Industry employer group AMMA says it is disappointed at the decision handed down by Fair Work Australia on industrial action procedure.
It had appealed against a decision concerning the ability of unions to apply to take protected industrial action before bargaining with an employer has begun.
AMMA chief executive Steve Knott said the full bench of Fair Work Australia had rejected the appeal.
“The full bench today paved the way for a minority of workplace to perpetrate industrial carnage by taking protected industrial action against the wishes of the majority of a workforce,” he said.
Knott said AMMA’s concern with the decision “is not limited to the fact it paves the way for a small group of union members to wreak havoc at a workplace.”
“The way the legislation is being interpreted means while a minority of employees are now able to take protected action before bargaining begins, employers are not able to take protected industrial action or ‘employer response action’ against it – because employers can only take such action during the bargaining process.”
“Such a situation is manifestly unfair to employers and flies in the face of the assurances given to employers when the government first introduced it’s changes to the nation’s industrial legislation.
“AMMA is keen for the minister to clarify this issue as a matter or priority.
“Is such a situation created by design, or is it because the legislation is actually poorly designed?” Knott asked.
He original decision involved waste management company JJ Richards and Sons and the Transport Workers Union in 2010, where commissioner Greg Harrison upheld the union’s right to apply to take protected industrial action despite the fact bargaining had not yet commenced.

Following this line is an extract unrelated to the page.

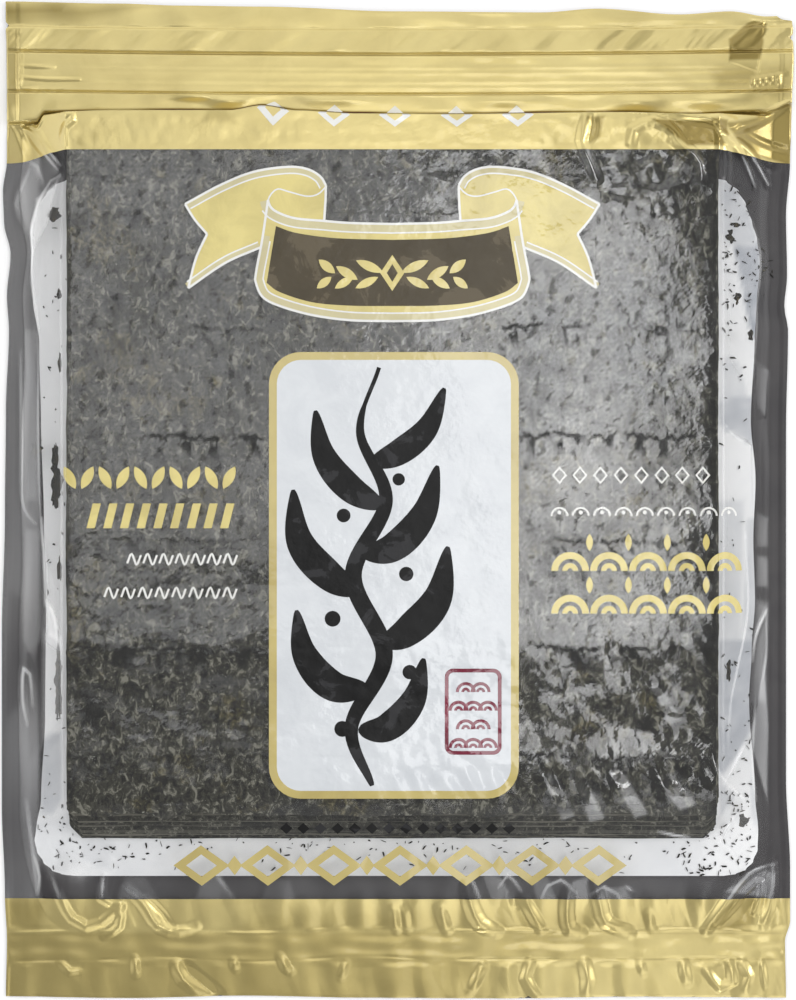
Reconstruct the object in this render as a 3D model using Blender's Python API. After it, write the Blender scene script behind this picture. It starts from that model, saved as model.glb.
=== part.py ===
import bpy
import numpy as np

# A sealed pouch of nori lying on its back, front up. Sizes in millimetres,
# written out in metres. X runs across, Y towards the zip header, Z up.
MM = 0.001

HALF_W = 116.8
HALF_H = 146.9

# The stack under the film: edges of its top sheet, and the height of the film on it.
STACK_LEFT = -96.7
STACK_RIGHT = 93.4
STACK_HEAD = 110.9
STACK_FOOT = -88.6
STACK_TOP = 13.9

# Where the film comes down from the stack to the seals.
SEAL_TOP = 0.9
FALL_LEFT = 15.2
FALL_RIGHT = 18.0
FALL_FOOT = 38.6
FALL_HEAD = 2.2
SIDE_SAG = 1.45
FOOT_SAG = 1.35

# Header: the crease under it, the lower strip, the zip and the top seal.
CREASE = 113.4
LOW_STRIP_TOP = 2.9
ZIP_LOW = 120.6
ZIP_HIGH = 131.6
ZIP_TOP = 3.0
ZIP_END = 113.0
RIBS = (122.2, 124.0, 126.6, 128.2)
RIB_TALL = 0.45
RIB_WIDE = 0.55
SEAL_LINE = 140.1
WRINKLED_TOP = 2.2
WRINKLE_SLANT = 1.25
HEAD_SAG = 1.1

# Foot: two pressed lines across the bottom seal.
FOOT_LINES = (-127.4, -135.4)
FOOT_LINE_DEEP = 0.35

# Short runs of (place, inset) that give the outline its wave.
LEFT_INSET = ((-146.9, 1.2), (-130.0, 1.5), (-116.0, 0.9), (-90.0, 0.0), (-40.0, 0.0),
              (-5.0, 0.9), (26.0, 1.2), (50.0, 2.1), (60.0, 1.5), (72.5, 2.6),
              (82.0, 0.6), (91.0, 0.3), (100.0, 1.5), (146.9, 1.2))
RIGHT_INSET = ((-146.9, 2.4), (-130.0, 2.7), (-124.0, 1.2), (-109.0, 1.2), (-82.0, 2.4),
               (20.0, 2.4), (50.0, 1.8), (57.0, 2.9), (66.0, 2.1), (84.0, 2.4),
               (100.0, 1.2), (116.0, 0.6), (130.0, 0.0), (146.9, 0.9))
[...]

Knott said a subsequent full bench appeal upheld by Harrison’s findings but said the union would have to re-apply for a secret ballot order due to a technicality.
The union then re-appealed and a decision handed down in February granted the union’s ballot application.
“AMMA, together with JJ Richards, filed an appeal against that decision,” Knott said yesterday.
“Today the full bench rejected this latest appeal – finding has the legislature intended a protected action ballot order not be available until an employer agreed to bargain, the wording of the Fair Work Act would have made that clear.
“The decision also found there was no need for unions to seek majority support determinations or other orders from the tribunal before embarking on industrial action based on the whim of the minority.”